January 3: Get Trump's tax returns, progressive group tells House Dems

Americans for Tax Fairness argues that Trump's returns could shed light on "the complex financial structures and tax loopholes used by the wealthy."
https://www.nbcnews.com/politics/donald-trump/get-trump-s-tax-returns-progressive-group-tells-house-dems-n954296

March 14: Treasury Secretary Steven Mnuchin suggested Thursday he will protect President Donald Trump’s privacy if he receives a request from House Democrats for Trump’s tax returns.

At a House Ways and Means Committee hearing, Mnuchin was asked whether he would meet a request for Trump’s past tax returns. Chairman Rep. Richard Neal, D-Mass., is expected to formally ask for those as Democrats seek to shed light on Trump’s financial dealings and potential conflicts of interest.
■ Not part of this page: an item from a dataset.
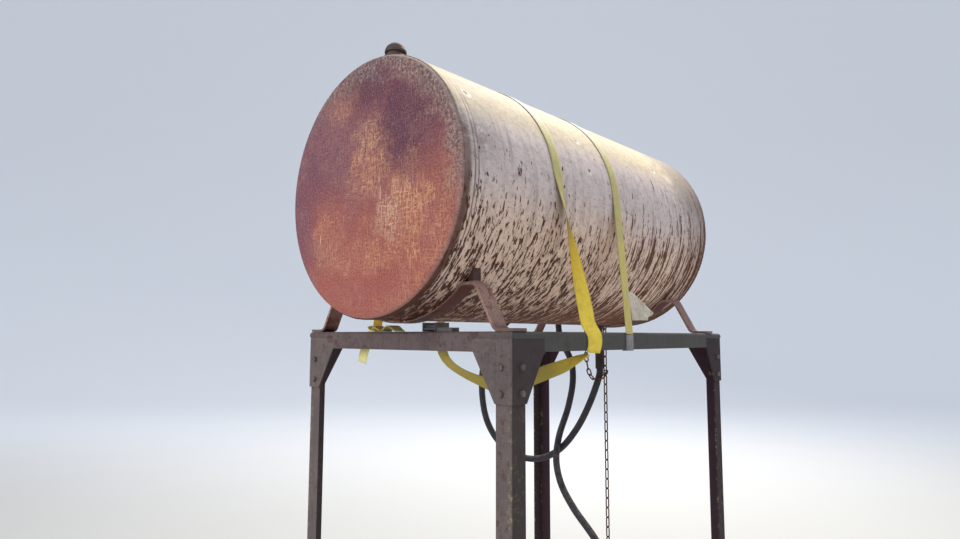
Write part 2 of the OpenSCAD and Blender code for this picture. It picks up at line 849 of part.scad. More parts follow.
// Ring points of one link with its middle at c, its length along u and its width along v
function link_ring(c, u, v) =
    let (w = cross(u, v), bend = (chain_w - chain_wire) / 2, half = chain_pitch / 2 + chain_wire / 2 - bend)
    [for (end = [1, -1]) for (a = [-90, -30, 30, 90])
        let (out = end * cos(a) * u + end * sin(a) * v, m = c + end * half * u + bend * out)
        for (k = [0 : 5])
            m + chain_wire / 2 * (cos(60 * k) * out + sin(60 * k) * w)];
link_faces = [for (i = [0 : 7]) for (k = [0 : 5])
    let (a = 6 * i + k, b = 6 * i + (k + 1) % 6, c = 6 * ((i + 1) % 8) + (k + 1) % 6, d = 6 * ((i + 1) % 8) + k)
    [a, d, c, b]];

// Draws links, each given as its middle, its length direction and its width direction
module links(list) {
    points = [for (l = list) for (p = link_ring(l[0], l[1], l[2])) p];
    faces = [for (i = [0 : len(list) - 1]) for (f = link_faces) [for (n = f) n + 48 * i]];
    polyhedron(points = points, faces = faces, convexity = 10);
}

module hanging_chain() {
    down = [0, 0, -1];
    first = [cos(13.5), -sin(13.5), 0];
    color(stand_dark)
    links([for (i = [0 : chain_links - 1])
        [[chain_x, chain_y, chain_top - i * chain_step], down, i % 2 == 0 ? first : cross(down, first)]]);
}

module chain_sling() {
    step = path_len(sling_route) / sling_links;
    color(stand_dark)
    links([for (i = [0 : sling_links - 1])
        let (u = unit(along(sling_route, (i + 1) * step) - along(sling_route, i * step)))
        let (v = square_to([-0.52, 0.85, 0], u))
        [along(sling_route, (i + 0.5) * step), u, (sling_links - i) % 2 == 1 ? v : cross(u, v)]]);
}

// Eyes under the rear saddle that hold the chain
module chain_eyes() {
    color(stand_grey)
    for (y = [chain_y, sling_y])
        difference() {
            translate([chain_x, y, eye_r + (y == chain_y ? eye_low : sling_low)])
                rotate([90, 0, y == chain_y ? 76.5 : 121.5])
                    rotate_extrude($fn = fine_fn)
                        translate([eye_r, 0])
                            circle(d = eye_wire, $fn = fine_fn);
            translate([saddle_span / 2, 0, axis_z])
                rotate([0, 90, 0])
                    cylinder(h = 2 * saddle_w, r = seat_r + saddle_t, center = true, $fn = big_fn);
        }
}

// Hose

// Route of the fuel hose: out of the coupling, down and under the left rail, up outside it,
// over the rail and the rear saddle, down inside the stand and along the ground
hose_route = [
    [600, 0, 1348.6], [600, 0, 1330], [596, 7, 1296], [580, 51, 1173], [581, 129, 1044],
    [583, 231, 935], [571, 329, 879], [546, 414, 867], [506, 489, 892], [463, 544, 949],
    [426, 587, 1040], [403, 606, 1156], [400, 607, 1318], [427, 586, 1445], [480, 544, 1550],
    [552, 483, 1633], [640, 415, 1702], [682, 392, 1717], [722, 379, 1709], [752, 370, 1678],
    [760, 364, 1632], [746, 353, 1574], [724, 329, 1519], [711, 290, 1456], [700, 237, 1370],
    [678, 215, 1273], [641, 219, 1146], [569, 230, 996], [506, 203, 891], [455, 140, 795],
    [421, 45, 701], [403, -81, 592], [398, -177, 469], [398, -235, 331], [405, -251, 195],
    [427, -235, 104], [456, -209, 58], [494, -173, 30], [561, -115, 17], [670, -40, 17]
];
hose_sides = 10;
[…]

“We will examine the request and we will follow the law … and we will protect the president as we would protect any taxpayer” regarding their right to privacy, Mnuchin said.

Neal is one of only three congressional officials authorized under a rarely used 1924 law to make a written request for anyone’s tax returns to the Treasury secretary. The law says the Treasury chief “shall furnish” the requested material to members of the committee for them to examine behind closed doors. But Mnuchin did not specifically say he would turn them over.